Acá afuera, en el archipiélago de Colombia, se ha seguido dando la violencia diaria e indigerible que lo distorsiona todo: 84 masacres de enero a diciembre, 236 firmantes de paz asesinados desde la firma del acuerdo, 692 líderes sociales exterminados en lo que va de este gobierno. Y mientras tanto, en la Casa de Nariño, el presidente Duque parece invirtiéndoselo todo a una identidad que ya no fue la del jefe de Estado que logró la paz política o la reivindicación de la democracia, sino la del heredero del uribismo que en tiempos de pandemia dio alientos a los viejos que no se perdían su programa de televisión, Dios, no es un chiste. Cada vez tiene más canas: un estudio publicado en el British Medical Journal, en la Navidad de hace cinco años, probó que los líderes elegidos envejecen más pronto y peor, y viven menos. Sea como fuere, no es fácil dar –si no se cuentan los retrocesos– con otras transformaciones que hayan empezado en esta presidencia. Y mucho menos si el propósito aún es la convivencia.
Gústennos o no, podría decirse que de una manera u otra los presidentes de la Colombia de las últimas cuatro décadas, que son los que yo no solo he leído sino visto, han servido para bien y para mal a la transformación hacia la paz –y si uno revisara a cada cual, claro, acabaría escribiendo un libro–, pero esta presidencia con el sol a las espaldas sigue teniendo cara de tiempo perdido. Duque gasta en su imagen. Duque pone placas resplandecientes que después tiene que quitar e invoca vírgenes suyas que luego tiene que guardarse para sí. Duque se enfrenta al régimen de Venezuela, con una pasión que muestra poco más, hasta el punto de invitar al opositor Leopoldo López a su show televisivo sobre la pandemia –su programa tropical e improbable– que tanto lo emparenta con lo que no quiere ser. Pero hasta el momento todo parece indicar que, como aquel George Lazenby que encarnó a James Bond una sola vez, el presidente está cumpliendo los días para ser llamado expresidente.
Hace cuatro años nomás el Centro Médico de la Universidad de Duke, que no es un chiste sino un lugar eminente en Carolina del Norte, publicó un estudio que llegaba a la satisfactoria conclusión de que 18 de los primeros 37 presidentes de los Estados Unidos sufrían trastornos mentales: depresión, ansiedad, bipolaridad, narcisismo, psicopatía.

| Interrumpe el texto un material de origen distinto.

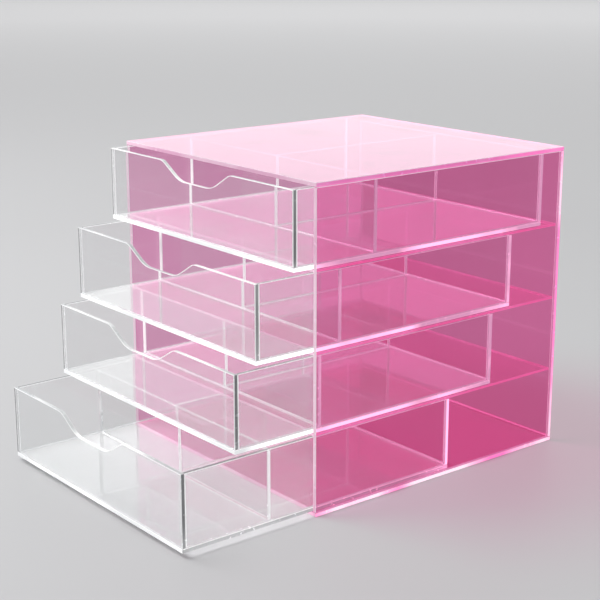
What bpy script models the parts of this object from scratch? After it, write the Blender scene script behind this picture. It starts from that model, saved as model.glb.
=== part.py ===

No hay que ser psiquiatra para diagnosticar a los mandatarios de Colombia, no, sus anomalías han saltado a la vista del más miope. Pero no deja de ser particular, reseñable, propio de nuestro país, que varios de estos presidentes de acá hayan dedicado sus días como expresidentes a desmentirse, a empequeñecerse, a deshonrarse, a enajenarse, a chiflarse en público en vez de extraviarse en privado como las estrellas de Hollywood o los boxeadores.
Digo esto porque cuando uno se imagina a Duque como expresidente descubre de inmediato –esa es la medida, además, de lo que va de este mandato– que se trata de un expresidente redundante: será innecesario consultarlo, por ejemplo, si durante su guardia el uribismo sigue moviéndole fichas allí y allá, y sigue prefiriendo los sometimientos a los acuerdos de paz, y sigue insistiendo en las políticas de drogas que han sido un fracaso, y sigue politizando las Fuerzas Armadas para que cometan de nuevo el error fatal que el general Mora señala en su entrevista con Martín Nova en el libro Memorias militares: “Los políticos no asumieron la responsabilidad que debieron haber asumido para enfrentar el conflicto”, dice, “los militares creyeron que el problema era suyo”, y yo de verdad espero que caer en esa trampa otra vez no sea el legado –el cambio para mal– de este programa de 6 a 7 que está tan lejos de acabarse.